What the task asks
Return only the stretch of the material below that begins with the line containing "mirror([1, 0, 0]) slide_block();" and ends with the line containing "for body, members", exactly; both of those lines belong to it.

--- start Records for processing ---

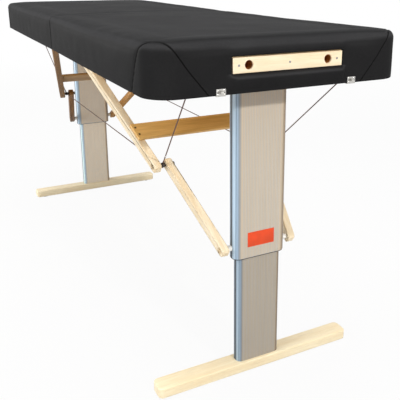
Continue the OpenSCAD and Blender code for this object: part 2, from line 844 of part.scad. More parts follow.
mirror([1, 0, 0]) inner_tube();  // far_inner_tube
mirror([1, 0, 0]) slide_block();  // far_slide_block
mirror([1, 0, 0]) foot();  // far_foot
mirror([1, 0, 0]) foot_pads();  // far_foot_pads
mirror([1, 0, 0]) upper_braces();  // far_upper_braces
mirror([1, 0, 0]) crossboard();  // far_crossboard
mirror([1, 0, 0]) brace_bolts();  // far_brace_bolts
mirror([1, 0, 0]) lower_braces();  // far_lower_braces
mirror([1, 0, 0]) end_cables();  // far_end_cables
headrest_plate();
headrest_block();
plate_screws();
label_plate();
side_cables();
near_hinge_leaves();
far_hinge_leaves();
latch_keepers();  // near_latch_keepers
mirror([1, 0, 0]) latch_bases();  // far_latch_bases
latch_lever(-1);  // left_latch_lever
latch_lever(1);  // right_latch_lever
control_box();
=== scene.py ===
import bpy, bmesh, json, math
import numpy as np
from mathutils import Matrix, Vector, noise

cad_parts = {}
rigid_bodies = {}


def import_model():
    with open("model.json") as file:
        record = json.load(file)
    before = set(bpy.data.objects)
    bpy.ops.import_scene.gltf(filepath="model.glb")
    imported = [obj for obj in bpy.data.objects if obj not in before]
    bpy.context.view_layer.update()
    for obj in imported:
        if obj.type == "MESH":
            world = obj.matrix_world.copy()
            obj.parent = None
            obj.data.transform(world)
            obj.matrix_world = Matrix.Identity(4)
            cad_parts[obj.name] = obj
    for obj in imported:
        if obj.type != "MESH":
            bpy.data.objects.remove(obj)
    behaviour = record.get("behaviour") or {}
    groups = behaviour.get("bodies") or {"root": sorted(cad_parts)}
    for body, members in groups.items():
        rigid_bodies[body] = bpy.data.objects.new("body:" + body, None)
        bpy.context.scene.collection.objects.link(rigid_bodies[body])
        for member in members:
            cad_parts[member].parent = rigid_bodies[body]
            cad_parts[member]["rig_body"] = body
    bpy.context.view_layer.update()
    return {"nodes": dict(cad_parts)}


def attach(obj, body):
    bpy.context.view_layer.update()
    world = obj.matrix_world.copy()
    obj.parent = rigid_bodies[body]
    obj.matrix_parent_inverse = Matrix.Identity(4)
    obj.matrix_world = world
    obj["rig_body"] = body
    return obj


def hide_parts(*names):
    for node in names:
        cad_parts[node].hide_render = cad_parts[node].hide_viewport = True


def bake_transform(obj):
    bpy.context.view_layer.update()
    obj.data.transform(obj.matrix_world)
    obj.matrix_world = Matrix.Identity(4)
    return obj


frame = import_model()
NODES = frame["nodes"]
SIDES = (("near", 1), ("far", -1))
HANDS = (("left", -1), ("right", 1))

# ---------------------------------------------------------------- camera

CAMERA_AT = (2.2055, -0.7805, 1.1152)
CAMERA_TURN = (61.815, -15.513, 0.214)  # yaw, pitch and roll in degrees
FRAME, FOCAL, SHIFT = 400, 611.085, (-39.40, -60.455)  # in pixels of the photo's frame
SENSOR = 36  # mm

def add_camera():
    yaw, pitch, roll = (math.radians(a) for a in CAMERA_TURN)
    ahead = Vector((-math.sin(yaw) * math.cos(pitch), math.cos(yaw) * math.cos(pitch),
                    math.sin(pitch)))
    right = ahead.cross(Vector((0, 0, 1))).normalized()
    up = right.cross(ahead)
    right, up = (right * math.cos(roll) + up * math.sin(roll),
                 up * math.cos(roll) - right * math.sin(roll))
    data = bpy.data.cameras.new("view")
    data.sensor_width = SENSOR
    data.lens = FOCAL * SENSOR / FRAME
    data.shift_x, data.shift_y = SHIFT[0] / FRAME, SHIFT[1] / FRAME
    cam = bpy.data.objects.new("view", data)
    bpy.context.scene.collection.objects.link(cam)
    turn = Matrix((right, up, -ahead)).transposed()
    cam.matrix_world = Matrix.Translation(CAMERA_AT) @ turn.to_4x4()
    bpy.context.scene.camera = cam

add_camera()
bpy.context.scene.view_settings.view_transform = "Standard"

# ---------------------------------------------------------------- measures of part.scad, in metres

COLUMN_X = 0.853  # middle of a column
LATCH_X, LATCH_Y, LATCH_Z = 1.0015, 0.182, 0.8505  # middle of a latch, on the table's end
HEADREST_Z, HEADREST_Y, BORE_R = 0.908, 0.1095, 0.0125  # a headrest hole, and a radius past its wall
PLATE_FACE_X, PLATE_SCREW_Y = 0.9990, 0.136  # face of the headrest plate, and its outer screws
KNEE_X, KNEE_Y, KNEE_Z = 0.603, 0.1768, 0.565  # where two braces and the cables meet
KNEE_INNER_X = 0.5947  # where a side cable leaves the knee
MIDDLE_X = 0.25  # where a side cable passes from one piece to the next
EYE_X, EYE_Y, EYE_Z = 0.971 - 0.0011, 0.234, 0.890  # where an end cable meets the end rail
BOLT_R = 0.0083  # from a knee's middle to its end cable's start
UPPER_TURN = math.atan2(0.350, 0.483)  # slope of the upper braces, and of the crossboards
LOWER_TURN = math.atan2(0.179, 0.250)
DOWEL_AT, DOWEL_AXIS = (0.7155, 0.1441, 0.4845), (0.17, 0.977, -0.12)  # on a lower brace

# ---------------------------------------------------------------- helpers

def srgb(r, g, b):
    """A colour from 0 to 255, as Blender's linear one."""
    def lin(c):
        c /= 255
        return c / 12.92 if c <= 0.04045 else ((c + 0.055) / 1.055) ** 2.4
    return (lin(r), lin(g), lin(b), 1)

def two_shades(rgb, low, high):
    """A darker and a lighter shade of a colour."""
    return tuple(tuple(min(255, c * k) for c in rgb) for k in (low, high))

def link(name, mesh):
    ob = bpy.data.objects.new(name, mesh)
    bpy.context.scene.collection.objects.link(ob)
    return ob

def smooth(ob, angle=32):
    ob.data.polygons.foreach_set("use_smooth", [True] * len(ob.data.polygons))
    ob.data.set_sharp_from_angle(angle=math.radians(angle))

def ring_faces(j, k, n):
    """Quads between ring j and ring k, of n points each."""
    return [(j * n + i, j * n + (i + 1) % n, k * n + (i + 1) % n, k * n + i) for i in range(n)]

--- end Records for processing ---
--- start Records for processing ---

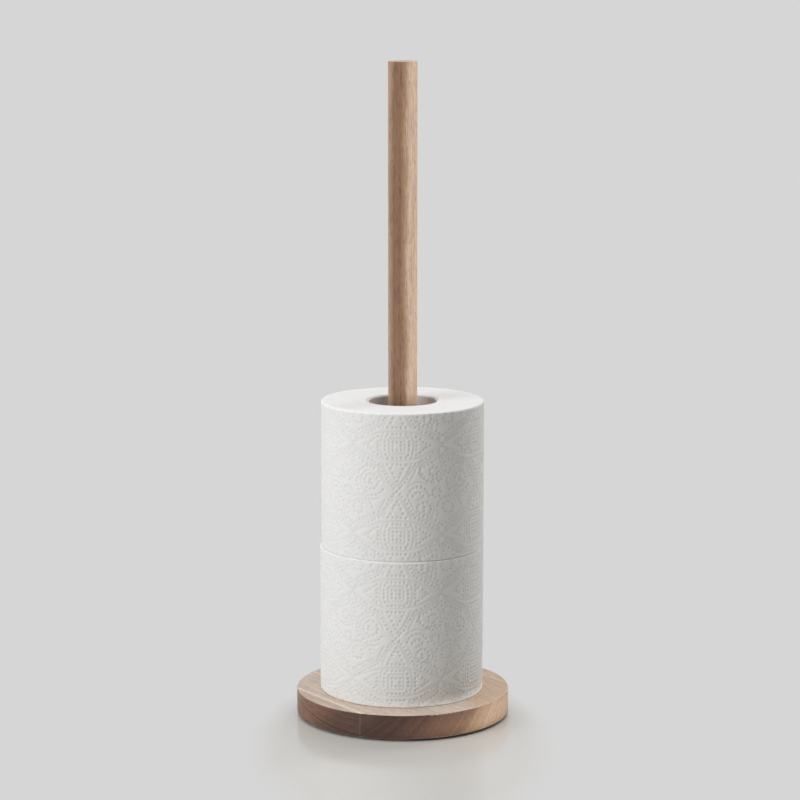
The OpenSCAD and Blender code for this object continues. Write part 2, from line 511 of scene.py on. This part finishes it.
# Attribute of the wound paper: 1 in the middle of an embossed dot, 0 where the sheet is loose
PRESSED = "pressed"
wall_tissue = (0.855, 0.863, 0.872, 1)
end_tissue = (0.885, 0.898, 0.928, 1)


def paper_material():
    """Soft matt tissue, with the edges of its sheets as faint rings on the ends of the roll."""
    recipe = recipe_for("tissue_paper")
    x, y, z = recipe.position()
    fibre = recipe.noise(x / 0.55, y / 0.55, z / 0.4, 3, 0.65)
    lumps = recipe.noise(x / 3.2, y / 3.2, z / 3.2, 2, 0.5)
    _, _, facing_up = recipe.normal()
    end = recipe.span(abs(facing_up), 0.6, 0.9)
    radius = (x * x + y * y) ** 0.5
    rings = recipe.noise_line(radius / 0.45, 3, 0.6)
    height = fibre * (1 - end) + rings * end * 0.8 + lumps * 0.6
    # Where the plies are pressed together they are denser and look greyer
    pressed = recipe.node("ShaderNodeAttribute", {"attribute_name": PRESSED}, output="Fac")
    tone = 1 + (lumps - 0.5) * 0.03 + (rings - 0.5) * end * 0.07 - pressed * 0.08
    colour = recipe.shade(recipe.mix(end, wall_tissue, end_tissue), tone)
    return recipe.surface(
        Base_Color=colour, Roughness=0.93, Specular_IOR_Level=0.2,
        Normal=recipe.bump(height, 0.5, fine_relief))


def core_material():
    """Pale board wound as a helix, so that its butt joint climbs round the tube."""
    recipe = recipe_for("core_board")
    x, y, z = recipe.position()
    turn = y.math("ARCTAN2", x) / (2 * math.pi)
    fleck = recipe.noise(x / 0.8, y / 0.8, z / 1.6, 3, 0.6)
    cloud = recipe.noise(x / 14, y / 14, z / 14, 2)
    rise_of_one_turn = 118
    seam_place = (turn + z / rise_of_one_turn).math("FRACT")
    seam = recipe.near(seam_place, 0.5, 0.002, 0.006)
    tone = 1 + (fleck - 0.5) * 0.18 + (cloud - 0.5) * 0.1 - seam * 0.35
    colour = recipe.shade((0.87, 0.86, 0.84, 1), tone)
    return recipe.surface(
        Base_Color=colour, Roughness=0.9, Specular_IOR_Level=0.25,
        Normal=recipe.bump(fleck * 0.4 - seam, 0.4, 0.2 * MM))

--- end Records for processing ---

Written reply
mirror([1, 0, 0]) slide_block();  // far_slide_block
mirror([1, 0, 0]) foot();  // far_foot
mirror([1, 0, 0]) foot_pads();  // far_foot_pads
mirror([1, 0, 0]) upper_braces();  // far_upper_braces
mirror([1, 0, 0]) crossboard();  // far_crossboard
mirror([1, 0, 0]) brace_bolts();  // far_brace_bolts
mirror([1, 0, 0]) lower_braces();  // far_lower_braces
mirror([1, 0, 0]) end_cables();  // far_end_cables
headrest_plate();
headrest_block();
plate_screws();
label_plate();
side_cables();
near_hinge_leaves();
far_hinge_leaves();
latch_keepers();  // near_latch_keepers
mirror([1, 0, 0]) latch_bases();  // far_latch_bases
latch_lever(-1);  // left_latch_lever
latch_lever(1);  // right_latch_lever
control_box();
=== scene.py ===
import bpy, bmesh, json, math
import numpy as np
from mathutils import Matrix, Vector, noise

cad_parts = {}
rigid_bodies = {}


def import_model():
    with open("model.json") as file:
        record = json.load(file)
    before = set(bpy.data.objects)
    bpy.ops.import_scene.gltf(filepath="model.glb")
    imported = [obj for obj in bpy.data.objects if obj not in before]
    bpy.context.view_layer.update()
    for obj in imported:
        if obj.type == "MESH":
            world = obj.matrix_world.copy()
            obj.parent = None
            obj.data.transform(world)
            obj.matrix_world = Matrix.Identity(4)
            cad_parts[obj.name] = obj
    for obj in imported:
        if obj.type != "MESH":
            bpy.data.objects.remove(obj)
    behaviour = record.get("behaviour") or {}
    groups = behaviour.get("bodies") or {"root": sorted(cad_parts)}
    for body, members in groups.items():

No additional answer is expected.